◆ Exercise brief: Your task is to output the data exactly as it stands.

◆ Data block:

--

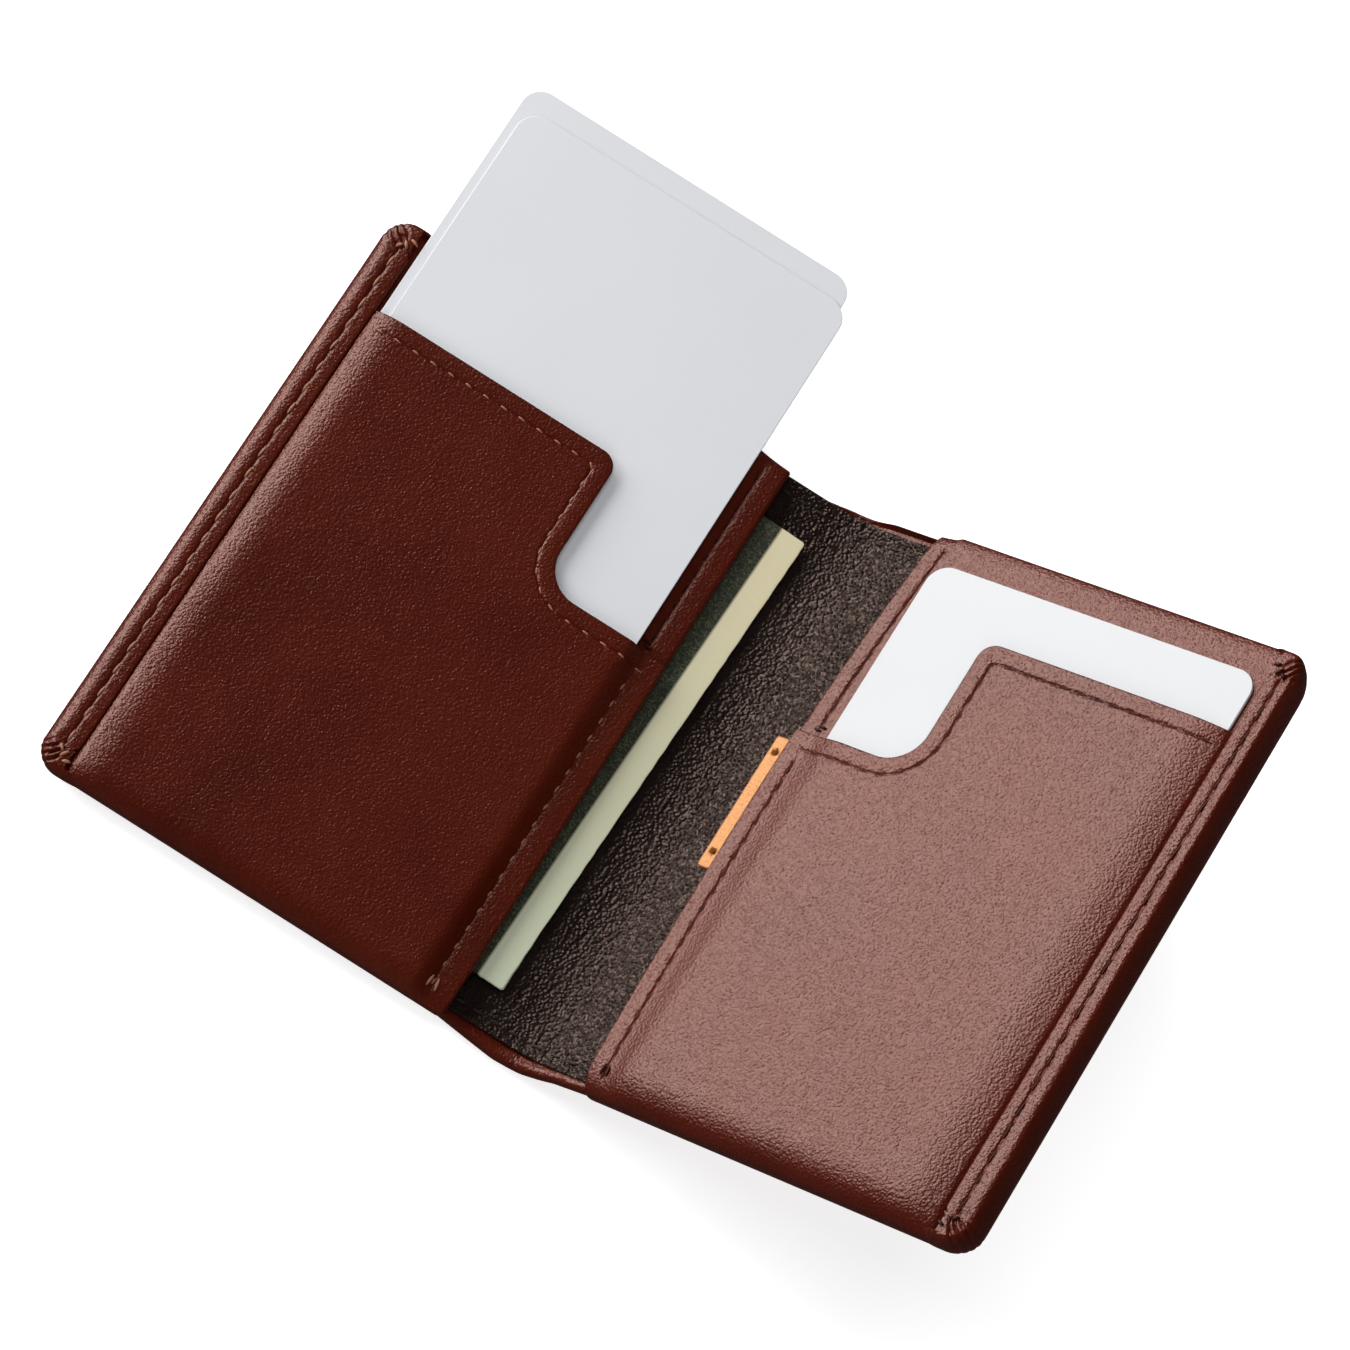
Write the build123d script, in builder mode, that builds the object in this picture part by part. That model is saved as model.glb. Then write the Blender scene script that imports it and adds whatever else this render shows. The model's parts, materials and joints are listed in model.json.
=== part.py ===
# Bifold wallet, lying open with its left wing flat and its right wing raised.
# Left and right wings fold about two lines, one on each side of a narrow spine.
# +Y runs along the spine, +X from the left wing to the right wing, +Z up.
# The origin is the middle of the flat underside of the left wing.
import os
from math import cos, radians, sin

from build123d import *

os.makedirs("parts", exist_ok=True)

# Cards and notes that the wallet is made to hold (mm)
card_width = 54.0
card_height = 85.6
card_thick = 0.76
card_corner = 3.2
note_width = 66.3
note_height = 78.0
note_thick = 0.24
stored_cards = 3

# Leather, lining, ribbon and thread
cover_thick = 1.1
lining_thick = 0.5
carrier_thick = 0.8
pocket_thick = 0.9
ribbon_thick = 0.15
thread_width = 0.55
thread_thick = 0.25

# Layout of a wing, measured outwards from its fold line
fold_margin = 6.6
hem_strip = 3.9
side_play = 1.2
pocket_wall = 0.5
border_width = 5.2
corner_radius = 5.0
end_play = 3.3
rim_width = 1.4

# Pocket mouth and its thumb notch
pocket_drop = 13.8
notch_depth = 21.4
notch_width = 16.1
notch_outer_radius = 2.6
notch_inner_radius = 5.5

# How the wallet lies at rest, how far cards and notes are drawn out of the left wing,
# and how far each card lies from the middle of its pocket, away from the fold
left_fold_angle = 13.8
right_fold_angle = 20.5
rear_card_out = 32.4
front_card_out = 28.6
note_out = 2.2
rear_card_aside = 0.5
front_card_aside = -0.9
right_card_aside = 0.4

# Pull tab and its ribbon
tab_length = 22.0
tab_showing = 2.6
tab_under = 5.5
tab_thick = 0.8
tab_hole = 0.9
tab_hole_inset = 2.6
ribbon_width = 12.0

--

◆ The completed task:
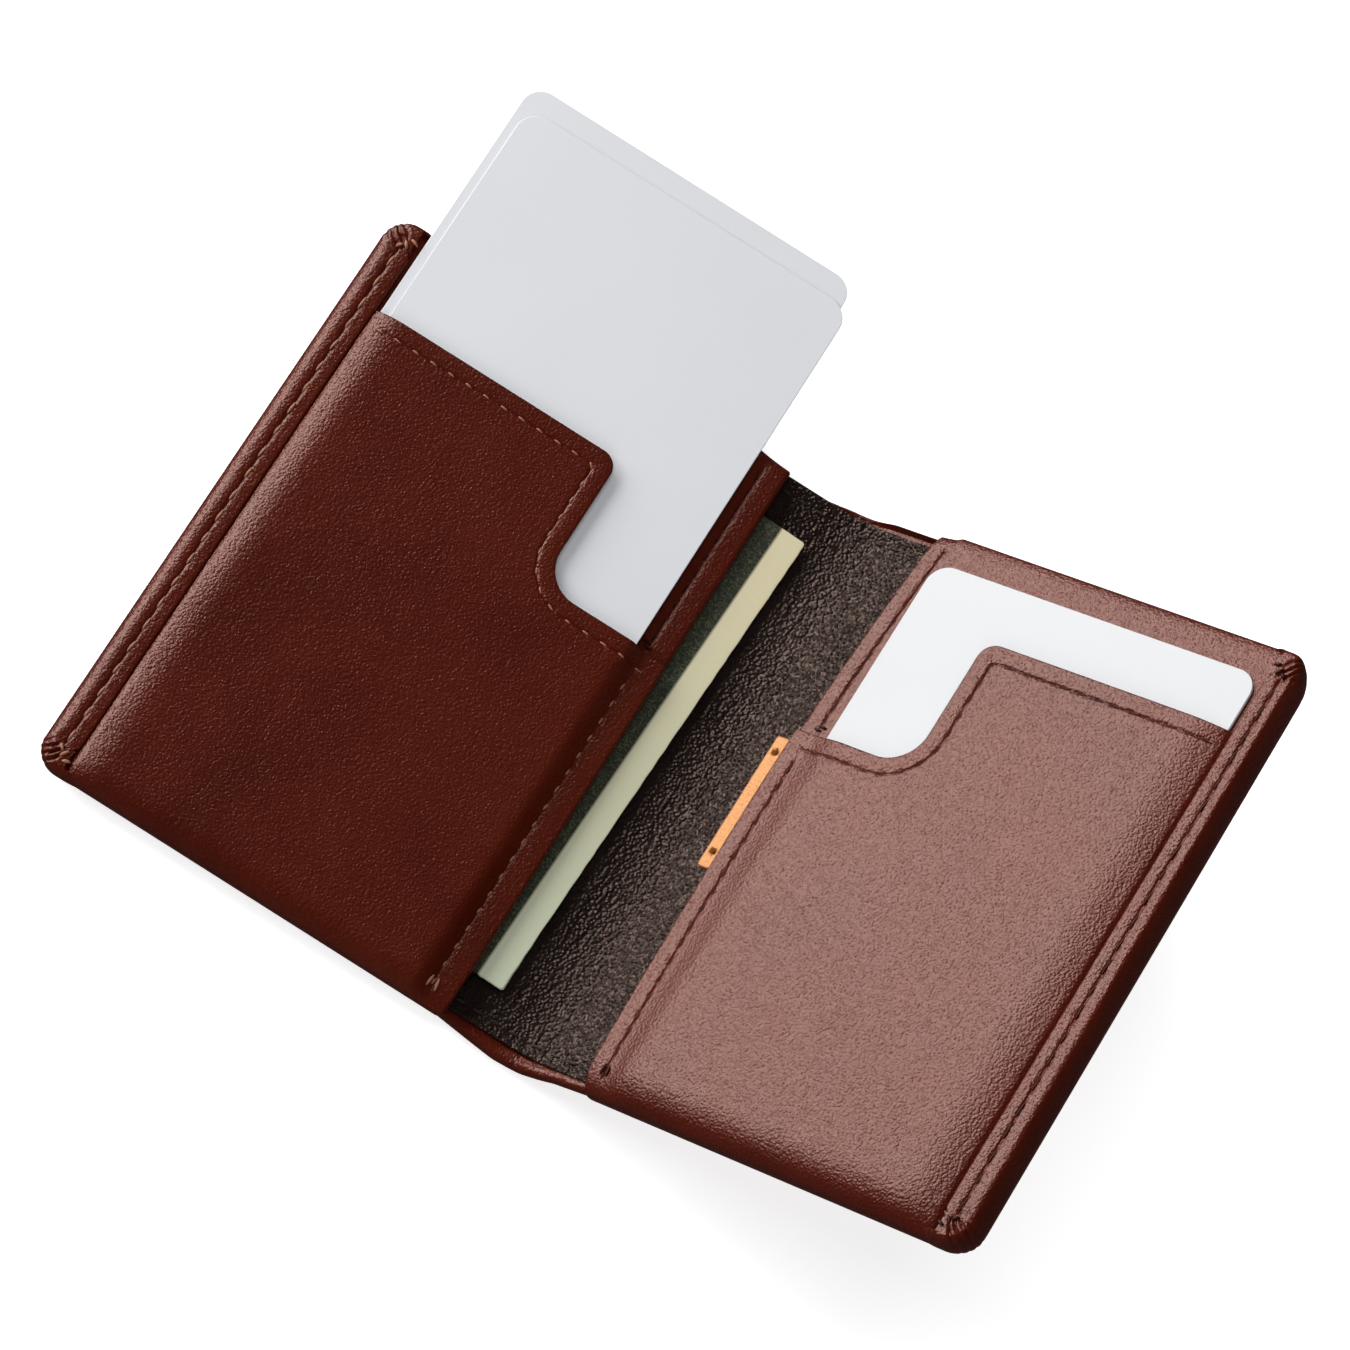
Write the build123d script, in builder mode, that builds the object in this picture part by part. That model is saved as model.glb. Then write the Blender scene script that imports it and adds whatever else this render shows. The model's parts, materials and joints are listed in model.json.
=== part.py ===
# Bifold wallet, lying open with its left wing flat and its right wing raised.
# Left and right wings fold about two lines, one on each side of a narrow spine.
# +Y runs along the spine, +X from the left wing to the right wing, +Z up.
# The origin is the middle of the flat underside of the left wing.
import os
from math import cos, radians, sin

from build123d import *

os.makedirs("parts", exist_ok=True)

# Cards and notes that the wallet is made to hold (mm)
card_width = 54.0
card_height = 85.6
card_thick = 0.76
card_corner = 3.2
note_width = 66.3
note_height = 78.0
note_thick = 0.24
stored_cards = 3

# Leather, lining, ribbon and thread
cover_thick = 1.1
lining_thick = 0.5
carrier_thick = 0.8
pocket_thick = 0.9
ribbon_thick = 0.15
thread_width = 0.55
thread_thick = 0.25

# Layout of a wing, measured outwards from its fold line
fold_margin = 6.6
hem_strip = 3.9
side_play = 1.2
pocket_wall = 0.5
border_width = 5.2
corner_radius = 5.0
end_play = 3.3
rim_width = 1.4

# Pocket mouth and its thumb notch
pocket_drop = 13.8
notch_depth = 21.4
notch_width = 16.1
notch_outer_radius = 2.6
notch_inner_radius = 5.5

# How the wallet lies at rest, how far cards and notes are drawn out of the left wing,
# and how far each card lies from the middle of its pocket, away from the fold
left_fold_angle = 13.8
right_fold_angle = 20.5
rear_card_out = 32.4
front_card_out = 28.6
note_out = 2.2
rear_card_aside = 0.5
front_card_aside = -0.9
right_card_aside = 0.4

# Pull tab and its ribbon
tab_length = 22.0
tab_showing = 2.6
tab_under = 5.5
tab_thick = 0.8
tab_hole = 0.9
tab_hole_inset = 2.6
ribbon_width = 12.0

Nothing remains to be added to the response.